Having settled his affairs at court, André went on to the Tuileries and personally distributed the remaining four louis d'or among the eight men who had saved him that day—seven guardsmen and a surgeon. From a chance remark he learned two names among the soldiers: Louis-Lazare Hoche and François Lefebvre.
Thus relieved of those scorching coins, the "People's Advocate" became once more a gloriously penniless man. His pay at the Palais was fifteen livres a week; a third of it went to the orphanage at Reims. After rent and board he had almost nothing left; at times he could not afford a carriage to the courts.
Yet the laurel of "People's Advocate" won him a modest renown among Parisians, and with it came visitors—some wishing to offer small, "insignificant" assistance to the poor young lawyer.
Among them was a butcher named Legendre. He was in his late thirties, short, stout, balding, plain of face; but generous, and possessed of a sense of justice. Born at Versailles, Legendre had once refused a clerical post and come to Paris to build a tidy fortune. He owned several houses in the Cordeliers and Théâtre districts (joined into one in 1790), and drew ten thousand livres a year from butcheries and general stores across the Left Bank.
For all that, this property-owner had thrown himself into the Revolution: he had been at the Bastille in July; he had marched to Versailles in October.
André accepted his help for a practical reason: he knew that this seemingly rough, timid, kindly pork-dealer would keep his little craft afloat through the heaviest seas; that he would thunder in the Assembly at a plot to ruin Danton and yet escape the Terror's tribunals unscathed.
Legendre himself did not yet know the weight he would carry three years hence.

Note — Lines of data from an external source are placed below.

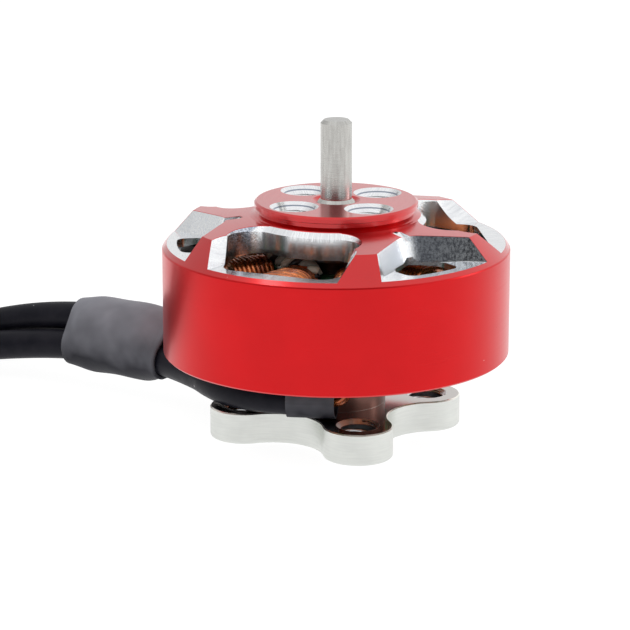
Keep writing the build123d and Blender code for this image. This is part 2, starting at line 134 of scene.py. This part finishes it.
def add_tube(shape, points, radius, sides=8):
    """Add a round tube that follows a list of points, with capped ends."""
    sections = []
    side = None
    for index, point in enumerate(points):
        before = points[max(index - 1, 0)]
        after = points[min(index + 1, len(points) - 1)]
        forward = (after - before).normalized()
        if side is None:
            side = forward.orthogonal().normalized()
        side = (side - forward * side.dot(forward)).normalized()
        other = forward.cross(side)
        section = []
        for k in range(sides):
            turn = tau * k / sides
            section.append(point + radius * (cos(turn) * side + sin(turn) * other))
        sections.append(section)
    add_loft(shape, sections)


# ---------------------------------------------------------------- node helpers
class Tree:
    """Small helper for building nodes."""

    def __init__(self, tree):
        self.tree = tree

    def node(self, kind, **settings):
        made = self.tree.nodes.new(kind)
        for key, value in settings.items():
            setattr(made, key, value)
        return made

    def link(self, source, target):
        self.tree.links.new(source, target)

    def put(self, socket, value):
        """Link a socket or set a constant."""
        if isinstance(value, bpy.types.NodeSocket):
            self.link(value, socket)
        else:
            socket.default_value = value

    def math(self, operation, a, b=0.0, c=0.0):
        made = self.node("ShaderNodeMath", operation=operation)
        for socket, value in zip(made.inputs, (a, b, c)):
            self.put(socket, value)
        return made.outputs[0]

    def every(self, *masks):
        """Product of several masks."""
        result = masks[0]
        for mask in masks[1:]:
            result = self.math("MULTIPLY", result, mask)
        return result

    def either(self, *masks):
        """Largest of several masks."""
        result = masks[0]
        for mask in masks[1:]:
            result = self.math("MAXIMUM", result, mask)
        return result

    def position(self):
        """Object-space position in mm."""
        coordinates = self.node("ShaderNodeTexCoord")
        scaled = self.node("ShaderNodeVectorMath", operation="SCALE")
        self.link(coordinates.outputs["Object"], scaled.inputs[0])
        scaled.inputs["Scale"].default_value = 1 / MM
        return scaled.outputs[0]

    def axes(self, vector):
        """The x, y and z of a vector."""
        parts = self.node("ShaderNodeSeparateXYZ")
        self.link(vector, parts.inputs[0])
        return tuple(parts.outputs)

    def combine(self, x, y, z):
        made = self.node("ShaderNodeCombineXYZ")
        for socket, value in zip(made.inputs, (x, y, z)):
            self.put(socket, value)
        return made.outputs[0]

    def turned(self, x, y):
        """Radius and angle of a point about the shaft's axis."""
        square = self.math("MULTIPLY_ADD", x, x, self.math("MULTIPLY", y, y))
        return self.math("SQRT", square), self.math("ARCTAN2", y, x)

    def to_nearest(self, x, y, places):
        """Distance on plan from a point to the nearest of several places."""
        flat = self.combine(x, y, 0.0)
        nearest = None
        for place in places:
            away = self.node("ShaderNodeVectorMath", operation="DISTANCE")
            self.link(flat, away.inputs[0])
            away.inputs[1].default_value = place
            distance = away.outputs["Value"]
            nearest = distance if nearest is None else self.math("MINIMUM", nearest, distance)
        return nearest

    def stretched(self, vector, scale):
        made = self.node("ShaderNodeMapping")
        self.link(vector, made.inputs["Vector"])
        made.inputs["Scale"].default_value = scale
        return made.outputs[0]

    def noise(self, vector, scale, detail=3.0, roughness=0.5):
        made = self.node("ShaderNodeTexNoise")
        self.link(vector, made.inputs["Vector"])
        made.inputs["Scale"].default_value = scale
        made.inputs["Detail"].default_value = detail
        made.inputs["Roughness"].default_value = roughness
        return made.outputs["Fac"]

    def specks(self, vector, scale, size, share):
        """Sparse round dust specks: 1 on a speck."""
        cells = self.node("ShaderNodeTexVoronoi")
        self.link(vector, cells.inputs["Vector"])
        cells.inputs["Scale"].default_value = scale
        pick = self.node("ShaderNodeSeparateColor")
        self.link(cells.outputs["Color"], pick.inputs[0])
        chosen = self.math("GREATER_THAN", pick.outputs[0], 1 - share)
        reach = self.math("MULTIPLY", pick.outputs[1], size)
        near = self.math("LESS_THAN", cells.outputs["Distance"], reach)
        return self.every(chosen, near)

    def span(self, value, low, high, to_low=0.0, to_high=1.0, ease="LINEAR"):
        """Number that goes from to_low to to_high while a value goes from low to high."""
        made = self.node("ShaderNodeMapRange", clamp=True, interpolation_type=ease)
        self.link(value, made.inputs["Value"])
        made.inputs["From Min"].default_value = low
        made.inputs["From Max"].default_value = high
        made.inputs["To Min"].default_value = to_low
        made.inputs["To Max"].default_value = to_high
        return made.outputs["Result"]

    def mix(self, factor, a, b):
        """Colour between a and b."""
        made = self.node("ShaderNodeMix", data_type="RGBA")
        self.put(made.inputs["Factor"], factor)
        self.put(made.inputs[6], a)
        self.put(made.inputs[7], b)
        return made.outputs[2]

    def blend(self, factor, a, b):
        """Number between a and b."""
        made = self.node("ShaderNodeMix", data_type="FLOAT")
        self.put(made.inputs["Factor"], factor)
        self.put(made.inputs[2], a)
        self.put(made.inputs[3], b)
        return made.outputs[0]

    def bump(self, height, depth, strength):
        """Normal for a height field whose full range is depth mm deep."""
        made = self.node("ShaderNodeBump")
        self.link(height, made.inputs["Height"])
        made.inputs["Distance"].default_value = depth * MM
        self.put(made.inputs["Strength"], strength)
        return made.outputs[0]


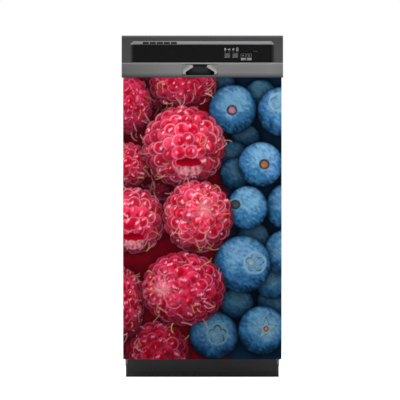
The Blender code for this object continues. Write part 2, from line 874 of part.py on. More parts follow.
def hinge_arm(side):
    """A lever on the door's side: it turns on the pin, and its short end pulls the spring."""
    outline = [
        (-0.262, 0.320),
        (-0.262, 0.125),
        (HINGE_Y - 0.010, HINGE_Z - 0.004),
        (HINGE_Y, HINGE_Z - 0.010),
        (HINGE_Y + 0.040, 0.1085),
        (HINGE_Y + 0.042, 0.1190),
        (HINGE_Y + 0.008, HINGE_Z + 0.0110),
        (-0.2300, 0.1200),
        (-0.2300, 0.320),
    ]
    low, high = span(side, 0.2107, 0.2120)
    arm = plate(f"hinge_arm_{side}", outline, low, high, "X", "zinc_steel")
    sign = mirror_names(side)
    hole = cylinder(f"arm_hole_{side}", (sign * 0.2113, HINGE_Y, HINGE_Z), 0.0034, 0.01, "X", segments=12)
    cut(arm, hole)
    set_pivot(arm, (sign * 0.2113, HINGE_Y, HINGE_Z))


def door():
    door_outer_panel()
    print_cover()
    door_inner_liner()
    control_fascia()
    display_window()
    for number, name in enumerate(("start_key", "programme_key")):
        panel_key(name, number)
    control_board()
    pocket_cup()
    latch_lever()
    latch_catch()
    dispenser()
    sound_pad()
    hinge_arm("left")
    hinge_arm("right")


# Racks, spray arms and filters


def rack_cage(low, high, columns, rows, levels):
    """An open-topped cage of sheet cells that the wire lattice follows."""
    form = bmesh.new()
    bmesh.ops.create_cube(form, size=1.0)
    form.normal_update()
    top = [face for face in form.faces if face.normal.z > 0.9]
    bmesh.ops.delete(form, geom=top, context="FACES_ONLY")
    for axis, count in enumerate((columns, rows, levels)):
        normal = [0, 0, 0]
        normal[axis] = 1
        for step in range(1, count):
            spot = [0, 0, 0]
            spot[axis] = step / count - 0.5
            everything = form.verts[:] + form.edges[:] + form.faces[:]
            bmesh.ops.bisect_plane(form, geom=everything, plane_co=spot, plane_no=normal)
    size = [high[i] - low[i] for i in range(3)]
    centre = [(high[i] + low[i]) / 2 for i in range(3)]
    form.transform(Matrix.Translation(centre) @ Matrix.Diagonal((*size, 1.0)))
    return form


def wire_rack(name, low, high, cells):
    rack = add_mesh(name, rack_cage(low, high, *cells), "rack_vinyl")
    wires = rack.modifiers.new("wires", "WIREFRAME")
    wires.thickness = WIRE
    wires.use_boundary = True
    wires.use_replace = True
    wires.use_even_offset = False
    return rack


def comb(name, start, end, foot, height, count, width, y, thick):
    """A row of upright tines on a bar along X."""
    pitch = (end - start - width) / (count - 1)
    outline = [(start, foot), (end, foot)]
    for number in reversed(range(count)):
        x = start + number * pitch
        outline += [(x + width, foot + height), (x, foot + height)]
        if number:
            outline += [(x, foot + width), (x - pitch + width, foot + width)]
    return plate(name, outline, y - thick / 2, y + thick / 2, "Y", "rack_vinyl")


def lower_rack():
    low = (-RACK_HALF + 0.002, RACK_FRONT + 0.002, LOWER_RACK[0] + 0.002)
    high = (RACK_HALF - 0.002, RACK_REAR - 0.002, LOWER_RACK[1])
    wire_rack("lower_rack", low, high, (5, 6, 2))
    tines = comb("tine_row", -0.155, 0.060, TINE_AXIS[1], 0.095, 8, 0.003, TINE_AXIS[0], 0.003)
    set_pivot(tines, (0.0, TINE_AXIS[0], TINE_AXIS[1] + 0.0015))
    basket = box("cutlery_basket", (0.085, -0.185, 0.2225), (0.165, 0.120, 0.335), "grey_plastic")
    wells = []
    for number in range(3):
        y = -0.183 + number * 0.101
        wells.append(((0.087, y, 0.2245), (0.163, y + 0.099, 0.36)))
    cut(basket, boxes("cutlery_wells", wells))


def rack_roller(place_name, side):
    """A wheel with its stub axle, turned about X."""
    sign = mirror_names(side)
    y = ROLLER_SPOTS[place_name]
    z = TUB_FLOOR + ROLLER_RADIUS + GAP
    name = f"roller_{place_name}_{side}"
    wheel = cylinder(name, (sign * 0.187, y, z), ROLLER_RADIUS, 0.009, "X", "rack_vinyl", 24)
    fuse(wheel, cylinder(f"axle_{name}", (sign * 0.180, y, z), 0.004, 0.014, "X", segments=12))
    set_pivot(wheel, (sign * 0.187, y, z))


def upper_rack():
    low = (-RACK_HALF + 0.002, RACK_FRONT + 0.002, UPPER_RACK[0] + 0.002)
    high = (RACK_HALF - 0.002, RACK_REAR - 0.010, UPPER_RACK[1])
    wire_rack("upper_rack", low, high, (5, 6, 2))
    form = bmesh.new()
    bmesh.ops.create_grid(form, x_segments=2, y_segments=5, size=0.5)
    size = Matrix.Diagonal((0.085, 0.340, 1.0, 1.0))
    form.transform(Matrix.Translation((-0.1215, 0.010, 0.655)) @ size)
    shelf = add_mesh("cup_shelf", form, "rack_vinyl")
    wires = shelf.modifiers.new("wires", "WIREFRAME")
    wires.thickness = 0.003
    wires.use_boundary = True
    wires.use_even_offset = False
    set_pivot(shelf, (-0.164, 0.010, 0.655))


def upper_rail(side):
    """The sliding member that carries the upper rack out of the tub."""
    low, high = span(side, 0.1810, 0.1860)
    rail = box(f"upper_rail_{side}", (low, RACK_FRONT, RAIL_Z[0]), (high, 0.220, RAIL_Z[1]), "stainless")
    round_edges(rail, 0.0008, 1)


def arm_outline(reach, wide, narrow):
    """A long blade, wide at its middle with round ends, about (SUMP_X, SUMP_Y)."""
    spots = []
    for sign in (1, -1):
        for step in range(7):
            angle = math.radians(-90 + 30 * step)
            x = reach - narrow + narrow * math.cos(angle)
            y = narrow * math.sin(angle)
            spots.append((SUMP_X + sign * x, SUMP_Y + sign * y))
        spots.append((SUMP_X, SUMP_Y + sign * wide))
    return spots


def spray_arm(name, levels, hub_low, hub_high):
    arm = plate(name, arm_outline(ARM_REACH, 0.024, 0.012), levels[0], levels[1], "Z", "grey_plastic")
    middle = (hub_low + hub_high) / 2
    hub = cylinder(f"hub_{name}", (SUMP_X, SUMP_Y, middle), 0.018, hub_high - hub_low, "Z")
    fuse(arm, hub)
    set_pivot(arm, (SUMP_X, SUMP_Y, levels[0]))


def feed_tube():
    """The flat duct under the upper rack that feeds its spray arm from the riser."""
    z = UPPER_ARM[1] + 0.006
    low = (-0.014, SUMP_Y - 0.020, z - 0.0035)
    high = (0.014, RISER_Y - 0.0125 - GAP, z + 0.0045)
    duct = box("upper_feed_tube", low, high, "grey_plastic")
    round_edges(duct, 0.0015, 1)


def cup_filter():
    """A round fine filter with a grip bar on top, which turns a quarter to unlock."""
    x, y = FILTER_SPOT
    low = 0.105
    high = TUB_FLOOR + 0.004
    body = cylinder("cup_filter", (x, y, (low + high) / 2), FILTER_RADIUS, high - low, "Z", "stainless")
    cut(body, cylinder("filter_bore", (x, y, low + 0.03), FILTER_RADIUS - 0.003, high - low - 0.002))
    grip_low = (x - 0.027, y - 0.003, high - 0.004)
    grip_high = (x + 0.027, y + 0.003, high + 0.015)
    fuse(body, box("filter_grip", grip_low, grip_high))
    set_pivot(body, (x, y, high))


def float_cup():
    """The overfill float: a dome on a stem that passes the tub's floor."""
    base = TUB_FLOOR + GAP
    profile = [
        (0.0, base + 0.026),
        (0.010, base + 0.025),
        (0.016, base + 0.019),
        (0.0165, base),
        (0.004, base),
        (0.004, 0.125),
        (0.0, 0.125),
    ]
    turned("float_cup", profile, (*FLOAT_SPOT, 0.0), "black_plastic", 20)


def inside():
    lower_rack()
    upper_rack()
    for side in ("left", "right"):
        upper_rail(side)
        rack_roller("front", side)
        rack_roller("rear", side)
    spray_arm("lower_spray_arm", LOWER_ARM, LOWER_ARM[0] - 0.0005, LOWER_ARM[1] + 0.005)
    spray_arm("upper_spray_arm", UPPER_ARM, UPPER_ARM[0] - 0.003, UPPER_ARM[1] + 0.002)
    feed_tube()
    cup_filter()
    float_cup()


cabinet()
door()
inside()
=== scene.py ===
import fnmatch
import json
import math

import bmesh
import bpy
import numpy as np
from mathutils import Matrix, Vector

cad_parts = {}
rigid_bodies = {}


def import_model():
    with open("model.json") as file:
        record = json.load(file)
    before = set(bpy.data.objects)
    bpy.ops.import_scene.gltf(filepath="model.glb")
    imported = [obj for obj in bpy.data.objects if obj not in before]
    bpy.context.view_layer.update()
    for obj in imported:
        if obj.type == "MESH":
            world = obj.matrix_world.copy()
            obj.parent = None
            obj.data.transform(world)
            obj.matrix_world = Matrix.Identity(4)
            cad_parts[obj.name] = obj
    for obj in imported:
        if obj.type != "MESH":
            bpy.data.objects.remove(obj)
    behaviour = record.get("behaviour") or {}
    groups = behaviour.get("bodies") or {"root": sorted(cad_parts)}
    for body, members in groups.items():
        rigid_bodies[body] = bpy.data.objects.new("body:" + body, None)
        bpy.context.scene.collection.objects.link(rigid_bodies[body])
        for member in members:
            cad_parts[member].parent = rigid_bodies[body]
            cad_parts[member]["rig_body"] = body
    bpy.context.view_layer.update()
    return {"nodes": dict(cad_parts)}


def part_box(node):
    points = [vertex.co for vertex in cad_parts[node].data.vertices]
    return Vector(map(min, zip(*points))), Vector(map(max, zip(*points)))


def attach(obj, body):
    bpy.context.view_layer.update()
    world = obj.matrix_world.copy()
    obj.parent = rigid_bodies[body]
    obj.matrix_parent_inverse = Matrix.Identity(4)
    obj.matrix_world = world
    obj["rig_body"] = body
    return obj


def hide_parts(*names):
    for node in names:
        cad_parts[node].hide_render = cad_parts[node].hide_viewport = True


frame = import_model()
nodes = frame["nodes"]
mm = 0.001
print("frame loaded:", len(nodes), "nodes")


def hexColour(code):  # an sRGB hex value turned to linear light
    channels = np.array([int(code[i : i + 2], 16) / 255 for i in (0, 2, 4)])
    return np.where(channels <= 0.04045, channels / 12.92, ((channels + 0.055) / 1.055) ** 2.4)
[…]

In November 1789, once his strength had returned, André moved into Legendre's property at No. 156, Rue Saint-Jacques: a three-storey house let to middle-class tenants from the provinces, with a Polish housekeeper who doubled as cook. The neighbourhood lay between the Rue des Théâtres and the Rue des Cordeliers, not far from the Palais de Justice; on clear days one could walk there in half an hour, saving the fare.
There was a small incident when he took up residence. The poor lawyer from Reims refused, politely but firmly, the comfortable suite on the second floor and chose the low garret beneath the roof. Legendre understood at once and said no more. He collected a nominal livre each week and instructed the housekeeper to provide André with breakfast and supper daily.
Though he had grown familiar with his new name, new life, and new work, André did not wholly surrender hope. He still dreamed that he might one morning wake to see the Eiffel Tower lancing the sky—the modern world restored to him; he would settle, if need be, for Haussmann's Paris.
But dreams, in the end, were done.
"Six months since I was reborn," he counted, not without a rueful smile. "Perhaps I must finally let go of the self of 20XX and be André from 1790 onward. If there is any privilege to being a traveller in time, should I not—after the bloodshed at the Champ-de-Mars—find occasion to remove the old Robespierre, Marat, and Danton together? Then I should be a panda—no, a national treasure. Fie, childish talk."
When the fog lifted from his thoughts, André was dressed and at his desk, bending over a letter to Inspector Javert—recently promoted—setting out his analysis of another murder that had shaken Paris.
Ten minutes later he summoned his messenger, Merda, the housekeeper's fifteen-year-old nephew. "Take this sealed note to Inspector Javert," he said. "Tell him I shall discuss criminal psychology with him tomorrow afternoon—the time and place as before."